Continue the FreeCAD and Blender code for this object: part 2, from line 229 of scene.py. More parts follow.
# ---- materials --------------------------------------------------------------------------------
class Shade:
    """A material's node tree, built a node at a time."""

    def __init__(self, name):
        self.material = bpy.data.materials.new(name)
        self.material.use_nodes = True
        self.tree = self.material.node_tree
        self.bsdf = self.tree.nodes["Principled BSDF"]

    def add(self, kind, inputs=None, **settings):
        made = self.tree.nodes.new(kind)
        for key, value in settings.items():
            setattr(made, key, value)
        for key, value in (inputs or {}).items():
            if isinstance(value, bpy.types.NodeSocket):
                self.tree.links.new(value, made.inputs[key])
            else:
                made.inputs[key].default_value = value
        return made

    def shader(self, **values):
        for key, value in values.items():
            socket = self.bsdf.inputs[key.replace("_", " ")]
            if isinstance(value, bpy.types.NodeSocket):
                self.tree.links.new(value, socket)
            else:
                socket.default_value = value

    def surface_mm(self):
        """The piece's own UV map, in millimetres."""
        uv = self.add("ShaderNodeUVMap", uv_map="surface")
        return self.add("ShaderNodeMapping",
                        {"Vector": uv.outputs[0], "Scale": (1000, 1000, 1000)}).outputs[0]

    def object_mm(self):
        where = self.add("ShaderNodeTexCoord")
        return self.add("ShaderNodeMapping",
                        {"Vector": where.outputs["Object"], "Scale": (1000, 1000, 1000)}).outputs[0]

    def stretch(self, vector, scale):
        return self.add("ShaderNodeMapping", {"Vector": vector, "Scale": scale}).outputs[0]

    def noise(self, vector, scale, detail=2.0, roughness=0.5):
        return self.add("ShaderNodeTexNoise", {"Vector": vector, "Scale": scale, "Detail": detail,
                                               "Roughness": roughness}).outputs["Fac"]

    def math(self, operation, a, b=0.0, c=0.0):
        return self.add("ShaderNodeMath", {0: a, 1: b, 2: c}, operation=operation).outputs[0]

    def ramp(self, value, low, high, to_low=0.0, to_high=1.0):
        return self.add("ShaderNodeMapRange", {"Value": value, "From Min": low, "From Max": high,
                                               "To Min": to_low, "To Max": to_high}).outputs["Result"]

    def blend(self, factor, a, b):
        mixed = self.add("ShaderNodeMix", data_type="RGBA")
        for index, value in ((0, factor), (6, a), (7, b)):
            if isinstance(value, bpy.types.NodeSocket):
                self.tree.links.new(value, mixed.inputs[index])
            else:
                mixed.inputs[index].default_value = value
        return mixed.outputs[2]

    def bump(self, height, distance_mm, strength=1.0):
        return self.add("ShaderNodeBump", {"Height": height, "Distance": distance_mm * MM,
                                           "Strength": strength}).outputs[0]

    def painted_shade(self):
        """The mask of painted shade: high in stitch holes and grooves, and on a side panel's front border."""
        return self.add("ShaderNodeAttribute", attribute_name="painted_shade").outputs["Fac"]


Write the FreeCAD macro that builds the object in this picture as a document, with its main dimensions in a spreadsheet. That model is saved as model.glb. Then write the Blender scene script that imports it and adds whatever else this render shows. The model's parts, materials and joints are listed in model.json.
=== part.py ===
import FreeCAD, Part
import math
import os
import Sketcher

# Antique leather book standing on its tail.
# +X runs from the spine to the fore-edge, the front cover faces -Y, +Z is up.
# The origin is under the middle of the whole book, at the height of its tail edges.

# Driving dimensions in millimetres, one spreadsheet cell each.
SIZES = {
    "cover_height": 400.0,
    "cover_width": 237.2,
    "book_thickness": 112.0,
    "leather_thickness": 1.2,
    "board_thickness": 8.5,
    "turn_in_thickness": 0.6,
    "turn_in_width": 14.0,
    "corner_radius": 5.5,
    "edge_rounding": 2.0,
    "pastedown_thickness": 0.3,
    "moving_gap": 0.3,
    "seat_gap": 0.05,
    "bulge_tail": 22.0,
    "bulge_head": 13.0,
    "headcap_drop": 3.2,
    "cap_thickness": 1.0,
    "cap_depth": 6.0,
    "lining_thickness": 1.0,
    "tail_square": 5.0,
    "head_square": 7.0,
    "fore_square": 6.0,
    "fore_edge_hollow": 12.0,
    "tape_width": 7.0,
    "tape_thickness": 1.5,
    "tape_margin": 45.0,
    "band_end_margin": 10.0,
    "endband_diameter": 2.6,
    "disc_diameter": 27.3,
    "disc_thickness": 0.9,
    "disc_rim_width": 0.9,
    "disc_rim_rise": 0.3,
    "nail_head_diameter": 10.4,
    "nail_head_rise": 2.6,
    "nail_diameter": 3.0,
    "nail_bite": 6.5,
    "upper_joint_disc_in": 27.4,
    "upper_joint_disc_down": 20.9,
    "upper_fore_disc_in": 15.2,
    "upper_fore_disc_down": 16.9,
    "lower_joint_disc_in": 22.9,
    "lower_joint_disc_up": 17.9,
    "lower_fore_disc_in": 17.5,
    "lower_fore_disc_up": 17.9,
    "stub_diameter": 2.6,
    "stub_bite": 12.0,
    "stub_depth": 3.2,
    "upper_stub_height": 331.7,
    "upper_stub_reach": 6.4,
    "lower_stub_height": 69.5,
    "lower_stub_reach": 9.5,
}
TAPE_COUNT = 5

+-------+

From the listing above, reproduce all the lines exactly.

Continue the FreeCAD and Blender code for this object: part 2, from line 229 of scene.py. More parts follow.
# ---- materials --------------------------------------------------------------------------------
class Shade:
    """A material's node tree, built a node at a time."""

    def __init__(self, name):
        self.material = bpy.data.materials.new(name)
        self.material.use_nodes = True
        self.tree = self.material.node_tree
        self.bsdf = self.tree.nodes["Principled BSDF"]

    def add(self, kind, inputs=None, **settings):
        made = self.tree.nodes.new(kind)
        for key, value in settings.items():
            setattr(made, key, value)
        for key, value in (inputs or {}).items():
            if isinstance(value, bpy.types.NodeSocket):
                self.tree.links.new(value, made.inputs[key])
            else:
                made.inputs[key].default_value = value
        return made

    def shader(self, **values):
        for key, value in values.items():
            socket = self.bsdf.inputs[key.replace("_", " ")]
            if isinstance(value, bpy.types.NodeSocket):
                self.tree.links.new(value, socket)
            else:
                socket.default_value = value

    def surface_mm(self):
        """The piece's own UV map, in millimetres."""
        uv = self.add("ShaderNodeUVMap", uv_map="surface")
        return self.add("ShaderNodeMapping",
                        {"Vector": uv.outputs[0], "Scale": (1000, 1000, 1000)}).outputs[0]

    def object_mm(self):
        where = self.add("ShaderNodeTexCoord")
        return self.add("ShaderNodeMapping",
                        {"Vector": where.outputs["Object"], "Scale": (1000, 1000, 1000)}).outputs[0]

    def stretch(self, vector, scale):
        return self.add("ShaderNodeMapping", {"Vector": vector, "Scale": scale}).outputs[0]

    def noise(self, vector, scale, detail=2.0, roughness=0.5):
        return self.add("ShaderNodeTexNoise", {"Vector": vector, "Scale": scale, "Detail": detail,
                                               "Roughness": roughness}).outputs["Fac"]

    def math(self, operation, a, b=0.0, c=0.0):
        return self.add("ShaderNodeMath", {0: a, 1: b, 2: c}, operation=operation).outputs[0]

    def ramp(self, value, low, high, to_low=0.0, to_high=1.0):
        return self.add("ShaderNodeMapRange", {"Value": value, "From Min": low, "From Max": high,
                                               "To Min": to_low, "To Max": to_high}).outputs["Result"]

    def blend(self, factor, a, b):
        mixed = self.add("ShaderNodeMix", data_type="RGBA")
        for index, value in ((0, factor), (6, a), (7, b)):
            if isinstance(value, bpy.types.NodeSocket):
                self.tree.links.new(value, mixed.inputs[index])
            else:
                mixed.inputs[index].default_value = value
        return mixed.outputs[2]

    def bump(self, height, distance_mm, strength=1.0):
        return self.add("ShaderNodeBump", {"Height": height, "Distance": distance_mm * MM,
                                           "Strength": strength}).outputs[0]

    def painted_shade(self):
        """The mask of painted shade: high in stitch holes and grooves, and on a side panel's front border."""
        return self.add("ShaderNodeAttribute", attribute_name="painted_shade").outputs["Fac"]


Write the FreeCAD macro that builds the object in this picture as a document, with its main dimensions in a spreadsheet. That model is saved as model.glb. Then write the Blender scene script that imports it and adds whatever else this render shows. The model's parts, materials and joints are listed in model.json.
=== part.py ===
import FreeCAD, Part
import math
import os
import Sketcher

# Antique leather book standing on its tail.
# +X runs from the spine to the fore-edge, the front cover faces -Y, +Z is up.
# The origin is under the middle of the whole book, at the height of its tail edges.

# Driving dimensions in millimetres, one spreadsheet cell each.
SIZES = {
    "cover_height": 400.0,
    "cover_width": 237.2,
    "book_thickness": 112.0,
    "leather_thickness": 1.2,
    "board_thickness": 8.5,
    "turn_in_thickness": 0.6,
    "turn_in_width": 14.0,
    "corner_radius": 5.5,
    "edge_rounding": 2.0,
    "pastedown_thickness": 0.3,
    "moving_gap": 0.3,
    "seat_gap": 0.05,
    "bulge_tail": 22.0,
    "bulge_head": 13.0,
    "headcap_drop": 3.2,
    "cap_thickness": 1.0,
    "cap_depth": 6.0,
    "lining_thickness": 1.0,
    "tail_square": 5.0,
    "head_square": 7.0,
    "fore_square": 6.0,
    "fore_edge_hollow": 12.0,
    "tape_width": 7.0,
    "tape_thickness": 1.5,
    "tape_margin": 45.0,
    "band_end_margin": 10.0,
    "endband_diameter": 2.6,
    "disc_diameter": 27.3,
    "disc_thickness": 0.9,
    "disc_rim_width": 0.9,
    "disc_rim_rise": 0.3,
    "nail_head_diameter": 10.4,
    "nail_head_rise": 2.6,
    "nail_diameter": 3.0,
    "nail_bite": 6.5,
    "upper_joint_disc_in": 27.4,
    "upper_joint_disc_down": 20.9,
    "upper_fore_disc_in": 15.2,
    "upper_fore_disc_down": 16.9,
    "lower_joint_disc_in": 22.9,
    "lower_joint_disc_up": 17.9,
    "lower_fore_disc_in": 17.5,
    "lower_fore_disc_up": 17.9,
    "stub_diameter": 2.6,
    "stub_bite": 12.0,
    "stub_depth": 3.2,
    "upper_stub_height": 331.7,
    "upper_stub_reach": 6.4,
    "lower_stub_height": 69.5,
    "lower_stub_reach": 9.5,
}
TAPE_COUNT = 5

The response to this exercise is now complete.